EducationWorld

United States: Campus revisionism outbreak

On American college campuses, money talks. That empowers two very different groups: today’s fee-paying students, and graduates of yesteryear, whose affections (and wallets) are sought by their alma maters with an ardour that might make Casanova blush. Pity university chiefs, then, as a wave of campus protests breaks out involving the past. From the Ivy League to the great public universities of the South and Midwest, student demonstrators have called for the renaming of buildings and academic departments, removal of artworks and even scrapping of sports team mascots that celebrate controversial aspects of history. The loudest opposition often involves alumni.

As befits an academy that has sent former students to Congress after every election since 1789, grandees have had much to say about a row at Princeton. That was sparked when students demanded the renaming of the university’s Woodrow Wilson School of Public and International Affairs, as well as a residential college named for the 28th president, who ran Princeton before entering the White House. Protesters cited Wilson’s white supremacist beliefs, and his moves to resegregate the federal government after taking office in 1913. An editorial in the New York Times urged university bosses to purge the name of Wilson, an “unapologetic racist”.

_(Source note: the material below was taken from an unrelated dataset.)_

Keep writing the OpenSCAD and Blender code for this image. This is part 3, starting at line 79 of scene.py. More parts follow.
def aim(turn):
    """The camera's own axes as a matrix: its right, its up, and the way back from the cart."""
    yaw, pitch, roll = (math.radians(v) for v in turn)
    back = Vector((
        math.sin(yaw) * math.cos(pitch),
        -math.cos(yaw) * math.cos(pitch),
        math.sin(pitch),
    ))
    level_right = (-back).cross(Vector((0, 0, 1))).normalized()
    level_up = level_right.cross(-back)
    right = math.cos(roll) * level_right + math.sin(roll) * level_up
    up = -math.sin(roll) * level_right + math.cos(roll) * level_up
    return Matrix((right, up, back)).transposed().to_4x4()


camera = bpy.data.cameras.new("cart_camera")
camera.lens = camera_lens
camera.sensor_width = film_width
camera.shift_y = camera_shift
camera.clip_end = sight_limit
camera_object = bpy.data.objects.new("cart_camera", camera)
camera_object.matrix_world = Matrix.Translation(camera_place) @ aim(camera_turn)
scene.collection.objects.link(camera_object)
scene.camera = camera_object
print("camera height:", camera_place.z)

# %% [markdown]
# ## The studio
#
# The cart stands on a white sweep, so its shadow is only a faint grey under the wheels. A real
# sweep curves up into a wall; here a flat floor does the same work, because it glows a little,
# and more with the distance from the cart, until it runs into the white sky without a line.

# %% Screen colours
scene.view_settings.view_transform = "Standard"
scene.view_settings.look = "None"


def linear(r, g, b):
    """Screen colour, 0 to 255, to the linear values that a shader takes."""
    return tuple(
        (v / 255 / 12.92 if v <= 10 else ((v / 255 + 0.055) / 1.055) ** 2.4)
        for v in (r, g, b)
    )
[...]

The Republican governor of New Jersey, Chris Christie, told the Washington Post he was “disappointed” that Princeton’s board of trustees is to consider expunging Wilson’s name.

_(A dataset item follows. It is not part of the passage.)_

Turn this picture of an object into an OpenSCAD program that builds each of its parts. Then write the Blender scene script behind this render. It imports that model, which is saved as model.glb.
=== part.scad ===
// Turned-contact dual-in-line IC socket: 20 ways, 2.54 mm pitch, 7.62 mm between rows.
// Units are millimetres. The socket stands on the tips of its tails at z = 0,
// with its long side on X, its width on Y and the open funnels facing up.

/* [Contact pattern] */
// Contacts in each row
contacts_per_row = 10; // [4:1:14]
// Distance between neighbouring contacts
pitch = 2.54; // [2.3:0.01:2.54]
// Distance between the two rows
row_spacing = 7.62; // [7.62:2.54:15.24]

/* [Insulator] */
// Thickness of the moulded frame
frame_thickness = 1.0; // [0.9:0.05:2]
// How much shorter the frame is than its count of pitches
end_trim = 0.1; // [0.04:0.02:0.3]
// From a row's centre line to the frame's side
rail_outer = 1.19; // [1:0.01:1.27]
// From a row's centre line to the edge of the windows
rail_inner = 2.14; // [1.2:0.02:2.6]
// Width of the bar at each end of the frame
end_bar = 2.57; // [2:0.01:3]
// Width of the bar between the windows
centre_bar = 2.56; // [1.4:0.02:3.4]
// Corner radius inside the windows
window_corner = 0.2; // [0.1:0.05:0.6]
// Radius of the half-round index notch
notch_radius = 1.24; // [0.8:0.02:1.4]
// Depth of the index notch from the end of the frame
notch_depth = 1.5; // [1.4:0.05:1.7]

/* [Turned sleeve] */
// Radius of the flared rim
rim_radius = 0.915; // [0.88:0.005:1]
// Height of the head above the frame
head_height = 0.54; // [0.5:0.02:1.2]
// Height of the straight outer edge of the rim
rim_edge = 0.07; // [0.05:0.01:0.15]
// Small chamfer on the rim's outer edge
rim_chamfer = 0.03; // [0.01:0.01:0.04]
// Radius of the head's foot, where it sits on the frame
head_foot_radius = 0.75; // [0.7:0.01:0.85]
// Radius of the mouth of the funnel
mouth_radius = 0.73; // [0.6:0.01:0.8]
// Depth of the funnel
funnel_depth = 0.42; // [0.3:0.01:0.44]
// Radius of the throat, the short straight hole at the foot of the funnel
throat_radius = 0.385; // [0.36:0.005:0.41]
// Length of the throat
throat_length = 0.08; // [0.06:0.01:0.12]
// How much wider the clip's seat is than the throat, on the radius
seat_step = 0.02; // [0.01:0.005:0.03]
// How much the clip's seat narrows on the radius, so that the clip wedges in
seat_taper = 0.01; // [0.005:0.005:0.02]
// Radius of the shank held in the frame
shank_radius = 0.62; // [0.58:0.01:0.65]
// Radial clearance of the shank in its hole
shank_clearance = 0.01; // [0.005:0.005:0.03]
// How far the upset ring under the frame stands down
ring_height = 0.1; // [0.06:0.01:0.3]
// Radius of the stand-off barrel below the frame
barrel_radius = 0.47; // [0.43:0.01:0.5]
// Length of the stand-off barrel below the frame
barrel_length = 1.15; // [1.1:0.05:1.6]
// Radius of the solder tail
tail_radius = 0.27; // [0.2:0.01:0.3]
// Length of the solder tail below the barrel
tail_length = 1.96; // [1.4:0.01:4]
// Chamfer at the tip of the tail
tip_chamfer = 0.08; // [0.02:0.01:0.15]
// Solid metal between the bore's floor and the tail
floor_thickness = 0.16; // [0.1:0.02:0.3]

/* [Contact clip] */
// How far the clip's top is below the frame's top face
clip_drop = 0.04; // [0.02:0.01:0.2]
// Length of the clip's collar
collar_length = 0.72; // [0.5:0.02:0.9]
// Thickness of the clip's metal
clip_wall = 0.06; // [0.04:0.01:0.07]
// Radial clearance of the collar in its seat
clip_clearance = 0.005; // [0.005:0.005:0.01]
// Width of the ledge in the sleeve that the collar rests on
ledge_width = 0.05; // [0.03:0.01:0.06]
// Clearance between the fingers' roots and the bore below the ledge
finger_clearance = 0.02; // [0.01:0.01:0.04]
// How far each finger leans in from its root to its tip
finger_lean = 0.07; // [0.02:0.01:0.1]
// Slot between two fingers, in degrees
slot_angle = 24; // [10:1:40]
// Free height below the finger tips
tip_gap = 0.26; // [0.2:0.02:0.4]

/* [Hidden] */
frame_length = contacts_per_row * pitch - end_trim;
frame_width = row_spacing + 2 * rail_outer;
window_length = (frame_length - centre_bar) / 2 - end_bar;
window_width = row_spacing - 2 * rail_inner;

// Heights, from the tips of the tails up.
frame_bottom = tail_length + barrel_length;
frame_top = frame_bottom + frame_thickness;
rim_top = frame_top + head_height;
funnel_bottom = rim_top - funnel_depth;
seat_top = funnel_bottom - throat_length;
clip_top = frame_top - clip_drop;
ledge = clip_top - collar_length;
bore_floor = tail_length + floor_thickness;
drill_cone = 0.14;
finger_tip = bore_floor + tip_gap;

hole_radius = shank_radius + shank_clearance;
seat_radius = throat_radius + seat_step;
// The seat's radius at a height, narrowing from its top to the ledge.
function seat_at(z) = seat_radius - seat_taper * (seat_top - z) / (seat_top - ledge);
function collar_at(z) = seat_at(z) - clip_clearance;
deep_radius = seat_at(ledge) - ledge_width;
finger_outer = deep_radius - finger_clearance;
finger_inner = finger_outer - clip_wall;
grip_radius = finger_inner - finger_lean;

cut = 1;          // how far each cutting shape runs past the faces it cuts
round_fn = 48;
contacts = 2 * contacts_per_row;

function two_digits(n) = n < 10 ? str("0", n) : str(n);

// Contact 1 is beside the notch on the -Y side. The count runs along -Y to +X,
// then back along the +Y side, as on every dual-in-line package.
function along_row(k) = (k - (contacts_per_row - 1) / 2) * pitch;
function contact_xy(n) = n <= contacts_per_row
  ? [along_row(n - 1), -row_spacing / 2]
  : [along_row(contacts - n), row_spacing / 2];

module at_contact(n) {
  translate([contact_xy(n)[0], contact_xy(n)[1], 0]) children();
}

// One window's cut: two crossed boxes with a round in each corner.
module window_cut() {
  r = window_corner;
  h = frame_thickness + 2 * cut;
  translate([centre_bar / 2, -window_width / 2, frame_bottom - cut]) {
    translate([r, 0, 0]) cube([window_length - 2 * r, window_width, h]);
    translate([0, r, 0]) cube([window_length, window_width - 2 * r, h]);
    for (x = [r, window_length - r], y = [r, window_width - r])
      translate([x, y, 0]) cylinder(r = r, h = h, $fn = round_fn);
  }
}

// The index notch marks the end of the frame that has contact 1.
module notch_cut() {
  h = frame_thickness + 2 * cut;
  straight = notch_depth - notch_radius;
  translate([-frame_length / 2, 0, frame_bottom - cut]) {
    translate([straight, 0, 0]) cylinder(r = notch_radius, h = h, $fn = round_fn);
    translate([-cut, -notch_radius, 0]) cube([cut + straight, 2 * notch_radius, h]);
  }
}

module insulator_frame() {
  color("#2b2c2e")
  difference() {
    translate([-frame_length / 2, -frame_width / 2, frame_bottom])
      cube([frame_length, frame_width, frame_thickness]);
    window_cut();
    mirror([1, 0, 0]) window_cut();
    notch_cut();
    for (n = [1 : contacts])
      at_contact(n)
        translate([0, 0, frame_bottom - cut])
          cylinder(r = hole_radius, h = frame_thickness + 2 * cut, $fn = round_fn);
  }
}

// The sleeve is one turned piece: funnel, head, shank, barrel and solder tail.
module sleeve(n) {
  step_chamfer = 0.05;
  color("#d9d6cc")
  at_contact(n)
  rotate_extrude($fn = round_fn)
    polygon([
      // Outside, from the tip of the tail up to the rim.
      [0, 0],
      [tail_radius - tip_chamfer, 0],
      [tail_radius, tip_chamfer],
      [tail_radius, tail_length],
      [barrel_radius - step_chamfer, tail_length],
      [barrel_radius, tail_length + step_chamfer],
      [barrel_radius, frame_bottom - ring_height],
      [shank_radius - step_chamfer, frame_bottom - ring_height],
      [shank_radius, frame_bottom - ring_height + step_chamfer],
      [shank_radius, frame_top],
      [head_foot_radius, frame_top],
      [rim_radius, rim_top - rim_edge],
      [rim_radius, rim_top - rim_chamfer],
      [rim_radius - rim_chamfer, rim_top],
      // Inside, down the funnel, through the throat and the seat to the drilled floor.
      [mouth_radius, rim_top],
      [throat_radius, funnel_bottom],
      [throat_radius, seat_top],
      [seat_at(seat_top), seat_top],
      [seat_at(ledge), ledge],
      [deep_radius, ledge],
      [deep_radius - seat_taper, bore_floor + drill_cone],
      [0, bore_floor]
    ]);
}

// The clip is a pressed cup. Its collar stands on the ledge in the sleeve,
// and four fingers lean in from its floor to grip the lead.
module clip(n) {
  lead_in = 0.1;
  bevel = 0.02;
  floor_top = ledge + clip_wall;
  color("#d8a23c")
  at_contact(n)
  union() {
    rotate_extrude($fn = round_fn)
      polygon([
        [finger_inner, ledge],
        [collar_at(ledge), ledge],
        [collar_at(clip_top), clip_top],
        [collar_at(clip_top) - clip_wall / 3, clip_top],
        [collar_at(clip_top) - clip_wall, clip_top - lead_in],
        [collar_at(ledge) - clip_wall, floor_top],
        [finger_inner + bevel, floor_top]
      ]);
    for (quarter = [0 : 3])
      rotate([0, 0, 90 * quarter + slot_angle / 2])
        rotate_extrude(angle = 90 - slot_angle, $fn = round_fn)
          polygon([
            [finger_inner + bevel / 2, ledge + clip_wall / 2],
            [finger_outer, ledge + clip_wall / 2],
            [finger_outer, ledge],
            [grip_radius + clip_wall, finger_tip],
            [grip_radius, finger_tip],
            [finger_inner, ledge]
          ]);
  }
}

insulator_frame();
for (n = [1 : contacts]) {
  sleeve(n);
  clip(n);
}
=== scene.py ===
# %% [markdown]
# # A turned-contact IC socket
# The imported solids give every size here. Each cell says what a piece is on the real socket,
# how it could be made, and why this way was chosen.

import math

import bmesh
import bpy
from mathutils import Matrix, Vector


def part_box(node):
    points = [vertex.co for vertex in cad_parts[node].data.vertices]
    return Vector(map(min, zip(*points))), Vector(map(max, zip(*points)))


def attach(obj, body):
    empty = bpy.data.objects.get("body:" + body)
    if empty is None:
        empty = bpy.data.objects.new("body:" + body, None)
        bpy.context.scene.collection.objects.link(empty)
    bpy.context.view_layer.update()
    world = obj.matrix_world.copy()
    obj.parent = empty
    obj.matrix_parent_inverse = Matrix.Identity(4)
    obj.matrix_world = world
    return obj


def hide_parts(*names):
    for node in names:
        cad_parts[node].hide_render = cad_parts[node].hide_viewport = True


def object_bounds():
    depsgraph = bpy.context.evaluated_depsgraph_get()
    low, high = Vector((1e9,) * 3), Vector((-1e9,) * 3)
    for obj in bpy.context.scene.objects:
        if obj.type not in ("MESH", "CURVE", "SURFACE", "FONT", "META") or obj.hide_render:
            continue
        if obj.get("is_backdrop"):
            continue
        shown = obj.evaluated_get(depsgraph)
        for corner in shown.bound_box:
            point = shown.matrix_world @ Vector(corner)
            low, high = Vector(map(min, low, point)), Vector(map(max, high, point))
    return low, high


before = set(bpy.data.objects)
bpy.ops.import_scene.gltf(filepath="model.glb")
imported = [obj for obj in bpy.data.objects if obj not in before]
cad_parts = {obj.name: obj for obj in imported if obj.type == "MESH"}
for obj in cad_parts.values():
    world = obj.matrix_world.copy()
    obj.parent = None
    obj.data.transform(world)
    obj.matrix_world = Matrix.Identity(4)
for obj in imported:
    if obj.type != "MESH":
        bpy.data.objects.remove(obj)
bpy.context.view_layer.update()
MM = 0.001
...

On November 23, the Democratic mayor of New York, Bill de Blasio, said he “absolutely” backed student protesters at Yale — including his son Dante — who want the university to rename a dormitory that currently honours John C. Calhoun, a senator and vice president from South Carolina whose vocal support for slavery and states’ rights helped pave the way for the civil war. Some days earlier, authorities at Georgetown University, in Washington, DC, agreed to rename two halls of residence named after school presidents who sold Jesuit-owned slaves in the 1830s.

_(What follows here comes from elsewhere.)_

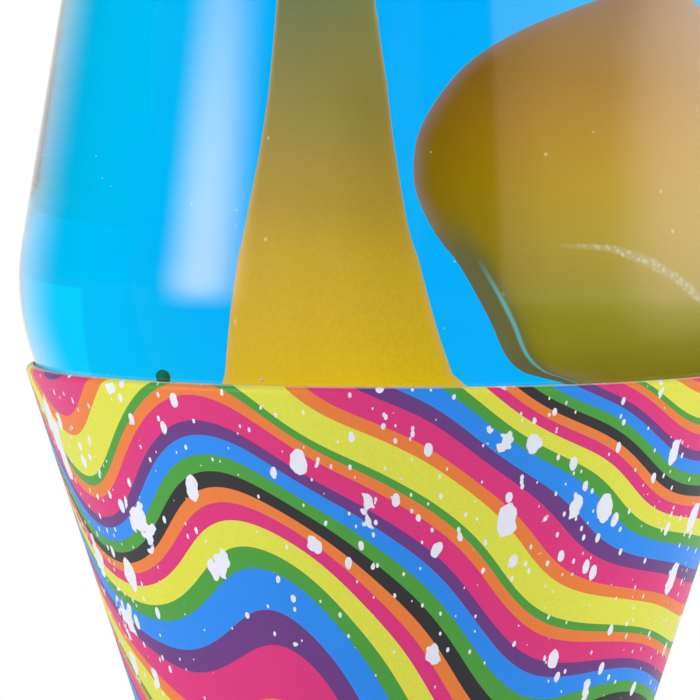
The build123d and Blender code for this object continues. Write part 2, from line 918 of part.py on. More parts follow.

Nor are works of progressive art immune. On November 23, the University of Kentucky announced the shrouding of a large fresco depicting the state’s history, commissioned by the Depression-era Public Works of Art programme. Painted at a time when the university was all-white, the mural shows black people working in tobacco fields and black musicians playing for a white audience. Two dozen black students said that they found the mural “painful and degrading”.